## begin Material

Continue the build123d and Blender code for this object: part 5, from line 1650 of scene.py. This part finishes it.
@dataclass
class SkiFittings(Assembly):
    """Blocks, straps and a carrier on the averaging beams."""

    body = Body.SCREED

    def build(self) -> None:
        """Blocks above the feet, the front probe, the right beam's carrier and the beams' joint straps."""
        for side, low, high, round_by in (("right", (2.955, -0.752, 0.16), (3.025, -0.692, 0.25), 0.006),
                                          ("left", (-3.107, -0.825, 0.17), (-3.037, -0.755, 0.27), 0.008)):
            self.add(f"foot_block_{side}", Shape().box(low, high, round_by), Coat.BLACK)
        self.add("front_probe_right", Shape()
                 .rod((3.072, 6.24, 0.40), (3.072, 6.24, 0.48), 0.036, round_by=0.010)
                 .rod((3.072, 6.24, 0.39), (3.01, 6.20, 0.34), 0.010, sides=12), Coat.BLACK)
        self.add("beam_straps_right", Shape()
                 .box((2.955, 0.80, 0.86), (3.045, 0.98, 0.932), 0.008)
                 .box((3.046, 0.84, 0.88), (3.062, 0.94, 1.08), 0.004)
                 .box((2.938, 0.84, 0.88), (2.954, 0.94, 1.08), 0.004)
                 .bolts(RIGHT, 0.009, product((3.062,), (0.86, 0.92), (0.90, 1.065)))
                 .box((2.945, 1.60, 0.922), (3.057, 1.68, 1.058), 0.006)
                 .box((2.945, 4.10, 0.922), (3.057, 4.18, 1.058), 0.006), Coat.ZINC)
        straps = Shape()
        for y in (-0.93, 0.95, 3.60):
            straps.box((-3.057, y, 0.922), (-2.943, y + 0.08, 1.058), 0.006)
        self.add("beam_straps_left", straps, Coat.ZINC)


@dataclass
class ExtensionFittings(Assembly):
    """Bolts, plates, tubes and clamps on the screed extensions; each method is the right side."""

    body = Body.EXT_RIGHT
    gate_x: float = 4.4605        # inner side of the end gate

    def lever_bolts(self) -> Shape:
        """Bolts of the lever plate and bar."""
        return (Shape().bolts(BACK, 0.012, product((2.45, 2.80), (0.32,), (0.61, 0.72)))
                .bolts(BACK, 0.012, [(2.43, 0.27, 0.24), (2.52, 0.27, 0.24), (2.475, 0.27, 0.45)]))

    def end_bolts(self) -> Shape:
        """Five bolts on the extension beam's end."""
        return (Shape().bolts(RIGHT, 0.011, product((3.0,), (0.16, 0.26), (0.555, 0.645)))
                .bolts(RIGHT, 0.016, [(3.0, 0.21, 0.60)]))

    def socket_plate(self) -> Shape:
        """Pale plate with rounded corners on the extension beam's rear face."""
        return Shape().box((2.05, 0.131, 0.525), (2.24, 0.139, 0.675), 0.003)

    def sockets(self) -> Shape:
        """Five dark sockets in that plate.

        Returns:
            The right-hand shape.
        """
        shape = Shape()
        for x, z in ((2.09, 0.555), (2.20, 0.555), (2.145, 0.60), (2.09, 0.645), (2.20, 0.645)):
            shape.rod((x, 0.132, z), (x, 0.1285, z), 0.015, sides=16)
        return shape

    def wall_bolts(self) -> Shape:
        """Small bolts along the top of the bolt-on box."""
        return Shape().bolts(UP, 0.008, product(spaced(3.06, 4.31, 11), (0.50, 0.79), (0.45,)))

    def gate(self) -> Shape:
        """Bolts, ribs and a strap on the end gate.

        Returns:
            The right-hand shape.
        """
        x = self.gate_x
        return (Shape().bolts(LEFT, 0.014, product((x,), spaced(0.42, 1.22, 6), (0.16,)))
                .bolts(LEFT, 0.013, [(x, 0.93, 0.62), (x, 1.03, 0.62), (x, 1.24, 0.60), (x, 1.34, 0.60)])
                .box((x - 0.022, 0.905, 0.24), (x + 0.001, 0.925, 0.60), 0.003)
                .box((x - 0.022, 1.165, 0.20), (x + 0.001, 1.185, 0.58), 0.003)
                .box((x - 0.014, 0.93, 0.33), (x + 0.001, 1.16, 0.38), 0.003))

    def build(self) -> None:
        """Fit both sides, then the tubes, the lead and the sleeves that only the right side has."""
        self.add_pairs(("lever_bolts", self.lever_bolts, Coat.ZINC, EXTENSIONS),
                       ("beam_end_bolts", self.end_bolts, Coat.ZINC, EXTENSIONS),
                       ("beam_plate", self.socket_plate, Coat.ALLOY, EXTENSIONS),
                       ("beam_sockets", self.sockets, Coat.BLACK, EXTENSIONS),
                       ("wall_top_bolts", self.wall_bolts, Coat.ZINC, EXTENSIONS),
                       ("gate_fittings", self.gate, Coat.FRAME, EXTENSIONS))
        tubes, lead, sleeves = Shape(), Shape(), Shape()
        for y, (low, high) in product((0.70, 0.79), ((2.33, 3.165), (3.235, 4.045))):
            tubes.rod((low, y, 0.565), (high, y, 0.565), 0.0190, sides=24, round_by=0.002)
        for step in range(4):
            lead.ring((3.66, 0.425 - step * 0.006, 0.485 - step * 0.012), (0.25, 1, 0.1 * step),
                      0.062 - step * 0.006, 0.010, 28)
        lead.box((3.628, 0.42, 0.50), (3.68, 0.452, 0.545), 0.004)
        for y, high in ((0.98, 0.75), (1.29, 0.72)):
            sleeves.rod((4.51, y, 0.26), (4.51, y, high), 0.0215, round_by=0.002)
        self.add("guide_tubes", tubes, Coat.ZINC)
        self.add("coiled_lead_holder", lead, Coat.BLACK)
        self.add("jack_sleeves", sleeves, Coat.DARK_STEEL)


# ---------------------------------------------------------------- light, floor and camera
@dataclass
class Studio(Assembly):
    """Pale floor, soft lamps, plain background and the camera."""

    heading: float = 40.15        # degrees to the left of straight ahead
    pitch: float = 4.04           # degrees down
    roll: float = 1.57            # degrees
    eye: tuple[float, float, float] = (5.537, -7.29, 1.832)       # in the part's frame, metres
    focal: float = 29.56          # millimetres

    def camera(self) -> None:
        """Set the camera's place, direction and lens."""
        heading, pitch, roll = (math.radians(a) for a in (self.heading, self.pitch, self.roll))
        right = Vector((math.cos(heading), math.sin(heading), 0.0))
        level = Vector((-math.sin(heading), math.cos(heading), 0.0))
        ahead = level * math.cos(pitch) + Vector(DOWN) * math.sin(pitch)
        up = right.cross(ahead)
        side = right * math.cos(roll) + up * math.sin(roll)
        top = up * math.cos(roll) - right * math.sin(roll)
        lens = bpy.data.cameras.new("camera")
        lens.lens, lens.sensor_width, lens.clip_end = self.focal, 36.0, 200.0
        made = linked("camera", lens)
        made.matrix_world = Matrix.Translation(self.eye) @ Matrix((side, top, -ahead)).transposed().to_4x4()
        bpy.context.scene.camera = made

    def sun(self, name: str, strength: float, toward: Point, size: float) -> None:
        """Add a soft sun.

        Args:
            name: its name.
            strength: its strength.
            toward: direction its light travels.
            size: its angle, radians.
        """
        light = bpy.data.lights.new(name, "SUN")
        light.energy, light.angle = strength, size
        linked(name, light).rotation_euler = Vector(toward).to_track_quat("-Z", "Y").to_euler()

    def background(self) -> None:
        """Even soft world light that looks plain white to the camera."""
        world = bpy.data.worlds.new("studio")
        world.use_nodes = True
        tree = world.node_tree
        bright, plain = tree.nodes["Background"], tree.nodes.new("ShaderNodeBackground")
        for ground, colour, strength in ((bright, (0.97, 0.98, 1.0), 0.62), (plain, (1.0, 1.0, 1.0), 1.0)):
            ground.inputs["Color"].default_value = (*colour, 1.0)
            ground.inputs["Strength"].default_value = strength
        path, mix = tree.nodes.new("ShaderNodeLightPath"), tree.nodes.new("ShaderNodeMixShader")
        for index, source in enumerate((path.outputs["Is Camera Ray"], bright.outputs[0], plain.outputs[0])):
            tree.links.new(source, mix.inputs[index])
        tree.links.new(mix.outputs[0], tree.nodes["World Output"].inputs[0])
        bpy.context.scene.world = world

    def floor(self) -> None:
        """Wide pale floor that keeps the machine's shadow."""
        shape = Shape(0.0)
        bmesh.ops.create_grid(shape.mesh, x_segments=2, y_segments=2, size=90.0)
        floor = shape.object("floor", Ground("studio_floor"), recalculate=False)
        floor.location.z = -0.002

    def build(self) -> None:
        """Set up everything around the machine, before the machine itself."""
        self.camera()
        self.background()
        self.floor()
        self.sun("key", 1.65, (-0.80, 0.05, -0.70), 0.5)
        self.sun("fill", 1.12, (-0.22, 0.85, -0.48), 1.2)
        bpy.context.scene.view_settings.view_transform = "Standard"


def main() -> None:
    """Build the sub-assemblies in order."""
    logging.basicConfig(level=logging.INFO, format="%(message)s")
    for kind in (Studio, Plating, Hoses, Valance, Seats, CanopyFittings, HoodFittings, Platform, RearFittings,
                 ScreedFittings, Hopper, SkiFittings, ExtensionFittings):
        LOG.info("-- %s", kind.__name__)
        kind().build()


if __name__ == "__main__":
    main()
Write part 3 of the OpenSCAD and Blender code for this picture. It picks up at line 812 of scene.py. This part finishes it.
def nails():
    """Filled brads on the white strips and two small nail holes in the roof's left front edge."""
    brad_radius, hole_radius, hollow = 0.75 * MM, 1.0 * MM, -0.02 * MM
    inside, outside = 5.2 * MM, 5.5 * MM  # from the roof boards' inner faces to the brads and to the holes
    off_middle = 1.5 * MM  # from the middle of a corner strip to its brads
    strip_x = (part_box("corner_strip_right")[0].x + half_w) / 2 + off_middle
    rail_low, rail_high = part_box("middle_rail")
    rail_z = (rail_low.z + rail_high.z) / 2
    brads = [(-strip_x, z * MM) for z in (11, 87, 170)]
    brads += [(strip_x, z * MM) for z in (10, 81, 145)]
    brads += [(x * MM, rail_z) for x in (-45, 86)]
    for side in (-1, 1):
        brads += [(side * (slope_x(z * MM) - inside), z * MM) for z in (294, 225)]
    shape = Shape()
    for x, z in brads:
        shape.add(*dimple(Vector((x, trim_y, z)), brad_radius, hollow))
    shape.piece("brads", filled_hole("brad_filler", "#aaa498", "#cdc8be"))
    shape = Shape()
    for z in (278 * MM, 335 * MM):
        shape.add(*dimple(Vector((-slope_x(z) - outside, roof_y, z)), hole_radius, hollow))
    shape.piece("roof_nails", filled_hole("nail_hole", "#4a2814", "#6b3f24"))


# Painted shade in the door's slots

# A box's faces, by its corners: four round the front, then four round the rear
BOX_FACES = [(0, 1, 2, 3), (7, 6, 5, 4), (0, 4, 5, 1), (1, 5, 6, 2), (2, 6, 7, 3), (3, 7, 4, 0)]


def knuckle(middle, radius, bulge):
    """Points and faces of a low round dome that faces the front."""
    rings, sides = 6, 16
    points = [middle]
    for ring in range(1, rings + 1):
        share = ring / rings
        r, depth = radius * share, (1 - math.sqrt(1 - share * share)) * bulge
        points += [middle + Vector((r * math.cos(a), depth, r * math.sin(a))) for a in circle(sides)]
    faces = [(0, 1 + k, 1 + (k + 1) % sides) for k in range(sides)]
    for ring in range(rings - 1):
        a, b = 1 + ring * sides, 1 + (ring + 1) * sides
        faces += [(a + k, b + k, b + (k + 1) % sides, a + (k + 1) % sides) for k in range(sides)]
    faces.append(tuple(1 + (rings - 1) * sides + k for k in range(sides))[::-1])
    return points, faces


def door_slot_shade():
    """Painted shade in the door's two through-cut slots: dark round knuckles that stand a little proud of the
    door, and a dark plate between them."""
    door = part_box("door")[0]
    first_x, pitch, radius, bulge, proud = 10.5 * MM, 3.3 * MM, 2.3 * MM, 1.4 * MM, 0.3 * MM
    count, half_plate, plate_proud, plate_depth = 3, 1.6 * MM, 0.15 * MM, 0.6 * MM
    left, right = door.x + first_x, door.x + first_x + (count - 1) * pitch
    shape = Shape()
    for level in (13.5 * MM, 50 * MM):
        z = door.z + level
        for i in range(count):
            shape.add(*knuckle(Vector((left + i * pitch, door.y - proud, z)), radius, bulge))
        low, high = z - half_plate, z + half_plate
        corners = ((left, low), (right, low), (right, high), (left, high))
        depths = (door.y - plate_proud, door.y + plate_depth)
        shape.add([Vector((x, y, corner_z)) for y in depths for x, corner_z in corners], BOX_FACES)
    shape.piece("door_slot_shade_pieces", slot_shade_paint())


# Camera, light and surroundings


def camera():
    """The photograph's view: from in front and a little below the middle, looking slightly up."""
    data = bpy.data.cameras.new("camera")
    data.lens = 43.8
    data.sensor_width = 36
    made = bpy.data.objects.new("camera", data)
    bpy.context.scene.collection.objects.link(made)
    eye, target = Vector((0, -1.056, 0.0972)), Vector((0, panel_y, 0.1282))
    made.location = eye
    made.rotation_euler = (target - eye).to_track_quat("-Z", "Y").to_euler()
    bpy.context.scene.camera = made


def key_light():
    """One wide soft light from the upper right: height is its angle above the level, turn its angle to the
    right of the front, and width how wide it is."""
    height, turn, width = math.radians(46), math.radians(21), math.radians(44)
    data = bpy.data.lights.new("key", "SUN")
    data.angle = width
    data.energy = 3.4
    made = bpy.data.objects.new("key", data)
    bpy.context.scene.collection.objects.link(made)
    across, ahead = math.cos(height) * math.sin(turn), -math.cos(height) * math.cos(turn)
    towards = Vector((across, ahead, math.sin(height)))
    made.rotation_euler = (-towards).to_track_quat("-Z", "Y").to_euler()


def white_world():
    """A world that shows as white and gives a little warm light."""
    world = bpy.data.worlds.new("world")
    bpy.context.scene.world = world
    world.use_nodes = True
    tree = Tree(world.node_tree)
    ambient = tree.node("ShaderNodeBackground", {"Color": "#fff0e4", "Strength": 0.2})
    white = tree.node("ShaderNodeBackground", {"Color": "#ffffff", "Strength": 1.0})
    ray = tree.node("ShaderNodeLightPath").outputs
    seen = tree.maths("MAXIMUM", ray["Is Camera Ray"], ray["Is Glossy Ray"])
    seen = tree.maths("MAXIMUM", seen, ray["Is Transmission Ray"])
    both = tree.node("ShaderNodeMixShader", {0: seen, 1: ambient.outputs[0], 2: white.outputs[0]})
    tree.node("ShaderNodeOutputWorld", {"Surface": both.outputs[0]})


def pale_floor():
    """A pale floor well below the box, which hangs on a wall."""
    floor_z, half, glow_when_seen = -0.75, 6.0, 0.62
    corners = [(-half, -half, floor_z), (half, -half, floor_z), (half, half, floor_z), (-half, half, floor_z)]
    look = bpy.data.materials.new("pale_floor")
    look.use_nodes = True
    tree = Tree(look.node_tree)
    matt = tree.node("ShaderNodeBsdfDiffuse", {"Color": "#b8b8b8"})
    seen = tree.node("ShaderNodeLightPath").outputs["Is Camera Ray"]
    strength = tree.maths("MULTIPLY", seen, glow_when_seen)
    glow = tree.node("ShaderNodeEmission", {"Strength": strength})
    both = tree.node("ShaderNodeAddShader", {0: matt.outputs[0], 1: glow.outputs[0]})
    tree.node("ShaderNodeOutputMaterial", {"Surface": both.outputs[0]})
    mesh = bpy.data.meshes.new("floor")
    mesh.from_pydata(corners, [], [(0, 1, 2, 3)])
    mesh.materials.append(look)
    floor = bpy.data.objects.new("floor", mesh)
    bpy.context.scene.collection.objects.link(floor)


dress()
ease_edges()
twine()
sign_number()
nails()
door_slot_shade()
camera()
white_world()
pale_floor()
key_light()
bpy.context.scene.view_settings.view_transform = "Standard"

## end Material

* [Your instructions] Quote every line from the beginning of the entries up to and including the line that contains "body = Body.SCREED".

* [Answer in full]
Continue the build123d and Blender code for this object: part 5, from line 1650 of scene.py. This part finishes it.
@dataclass
class SkiFittings(Assembly):
    """Blocks, straps and a carrier on the averaging beams."""

    body = Body.SCREED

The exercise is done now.